General Discussion
In reply to the discussion: Why do men support legalizing pot, while women oppose it? [View all]Moonwalk
(2,322 posts)At the time of prohibition, men were, of course, the bread-winners of the family and women and children almost totally reliant on them. Even if the wife worked, laws and customs gave the man the right to the household money. So the women could only buy groceries for the kids if dad handed her the money.

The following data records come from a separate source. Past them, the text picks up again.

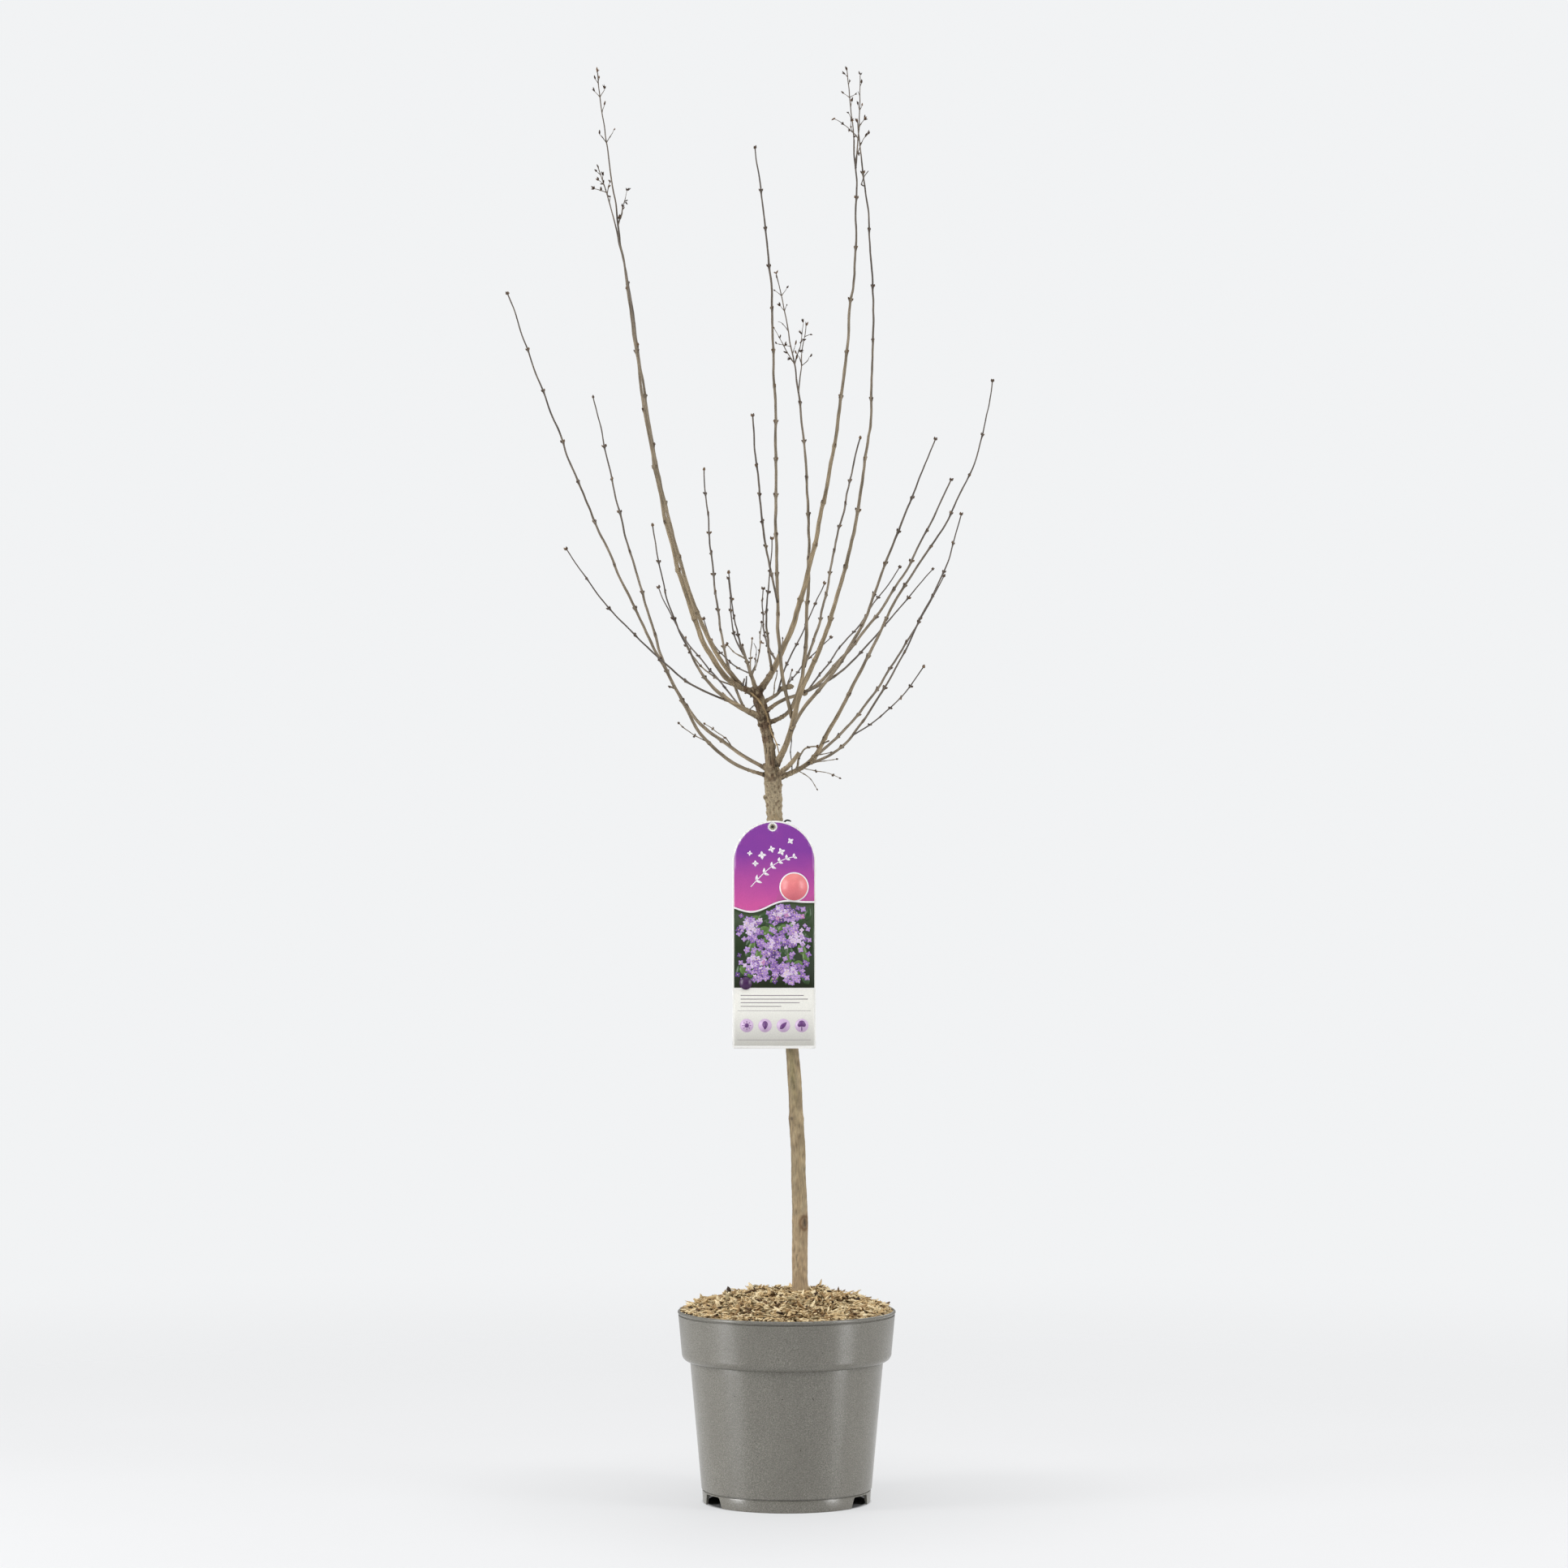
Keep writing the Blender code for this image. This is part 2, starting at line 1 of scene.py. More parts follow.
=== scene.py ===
"""Looks of the potted lilac shrub, leafless in winter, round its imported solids.

Sizes are millimetres in the solids' own frame: the origin is the middle of the
pot's underside, +Z is up and -Y faces the front.  Limbs are given as they show
in front elevation, x to the right of the pot's axis and z above its underside,
with the depth of their tips, as in the solids' own source.
"""

import math

import bmesh
import bpy
import numpy as np
from mathutils import Matrix, Vector


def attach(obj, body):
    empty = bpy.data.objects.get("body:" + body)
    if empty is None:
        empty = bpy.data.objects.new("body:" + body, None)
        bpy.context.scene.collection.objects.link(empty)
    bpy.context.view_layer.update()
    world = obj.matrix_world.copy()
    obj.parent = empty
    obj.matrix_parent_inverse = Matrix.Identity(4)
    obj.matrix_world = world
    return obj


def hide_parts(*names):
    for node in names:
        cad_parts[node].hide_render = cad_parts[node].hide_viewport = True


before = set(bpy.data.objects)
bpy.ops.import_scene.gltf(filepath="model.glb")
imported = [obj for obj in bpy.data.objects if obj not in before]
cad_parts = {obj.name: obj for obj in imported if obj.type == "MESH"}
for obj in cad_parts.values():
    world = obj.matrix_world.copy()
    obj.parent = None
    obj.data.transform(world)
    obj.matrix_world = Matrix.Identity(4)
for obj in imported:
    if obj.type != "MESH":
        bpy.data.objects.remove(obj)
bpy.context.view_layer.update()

MM = 0.001
TAU = 2.0 * math.pi

# ------------------------------------------------------------ camera and stage
EYE_DISTANCE = 4700.0
EYE_HEIGHT = 705.0
EYE_X = -2.6
SENSOR = 36.0
PICTURE_WIDTH = 1541.9      # how much the picture takes in at the stem, mm

# --------------------------------------------------------------------- the pot
POT_HEIGHT = 188.0
POT_WALL = 1.6
RIM_R = 106.9
COLLAR_FOOT_R = 103.2
COLLAR_FOOT_Z = 146.0
COLLAR_ROUND = 7.6
SHOULDER_R = 94.9
WALL_FOOT_R = 83.7
WALL_FOOT_Z = 13.4
FOOT_R = 83.0
FOOT_HEIGHT = 12.6
FOOT_WALL = 2.6
FLOOR_TOP = 14.0
PAD_R = 30.0
NOTCHES = (-151.5, -28.5, 90.0)
NOTCH_HALF_TOP = 14.0
NOTCH_HALF_FLOOR = 17.5
NOTCH_TOP = 10.8
DRAIN_R = 6.0
DRAIN_RING = 58.0

MOUND = ((0.0, 205.0), (24.0, 205.0), (44.0, 201.5), (66.0, 197.0),
         (86.0, 191.5), (98.0, 186.5), (104.4, 182.5))

# ------------------------------------------------------------------- the limbs
STEM = (
    (205.3, 13.0, 0.0, 8.6), (214.0, 12.9, 0.0, 7.8), (246.0, 13.1, 0.4, 7.5),
    (270.0, 12.9, 0.6, 7.8), (282.0, 12.8, 0.6, 7.4), (330.0, 11.6, 0.8, 7.0),
    (372.0, 10.0, 0.6, 7.2), (384.0, 9.4, 0.4, 6.7), (446.0, 5.4, 0.0, 6.1),
    (520.0, 0.4, -0.5, 5.9), (600.0, -5.8, -0.4, 6.2), (655.0, -10.4, 0.0, 6.9),
    (682.0, -12.2, 0.2, 7.6), (700.0, -13.0, 0.3, 8.6), (712.0, -13.6, 0.4, 9.0),
    (724.0, -15.0, 0.4, 6.4), (734.0, -16.4, 0.4, 5.5), (753.0, -19.4, 0.4, 5.3),
    (768.0, -22.3, 0.4, 6.4), (778.0, -24.2, 0.4, 5.9), (788.0, -27.0, 0.4, 5.6),
    (795.0, -29.2, 0.4, 5.2), (799.0, -30.2, 0.4, 4.0), (801.4, -30.8, 0.4, 1.8),
)

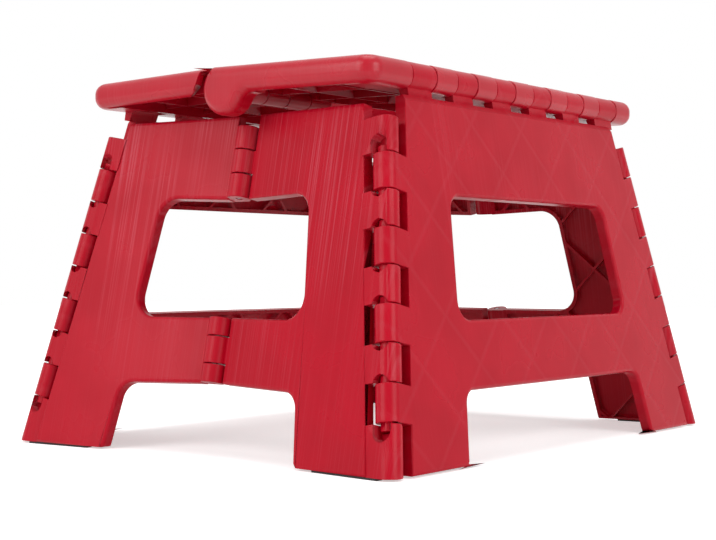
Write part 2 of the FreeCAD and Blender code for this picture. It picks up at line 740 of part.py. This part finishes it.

Beer makers, at this time, set up bars right next to factories and such, and made them men's clubs--like a sport's bar. Cheap food, male company--like saloons of old they provided games, entertainment, etc. So the hard working guys get their paycheck, walks right into the bar, spends it all on booze, and there's none for the wife and kids--these are poor people, no social safety nets. So no money for food, clothes, rent. And in addition, dad comes home drunk. And, of course, many of these men, when drunk, beat their wives and kids and there were no laws against this. It was considered a private matter between a husband and wife.
With little understanding about addiction and alcoholism, the only option the women saw to save themselves and their kids was to try get rid of these bars and the liquor they sold and, thus, they hoped, dry out the husbands or at least keep the husband's pay from being spent on liquor. Check out Ken Burn's documentary on prohibition. The reason why women were so all-fire in favor of it were very understandable.
Marijuana is hardly the same. It is illegal and the question is to make it legal, not vice versa. And what happened with prohibition is a good way to show how the product could actually be better if legalized (taxed, regulated) than if kept as an illegal, black market item. I see no reason why women wouldn't be as much in favor of it as men outside of the fact that smoking pot together is a very "guy" thing.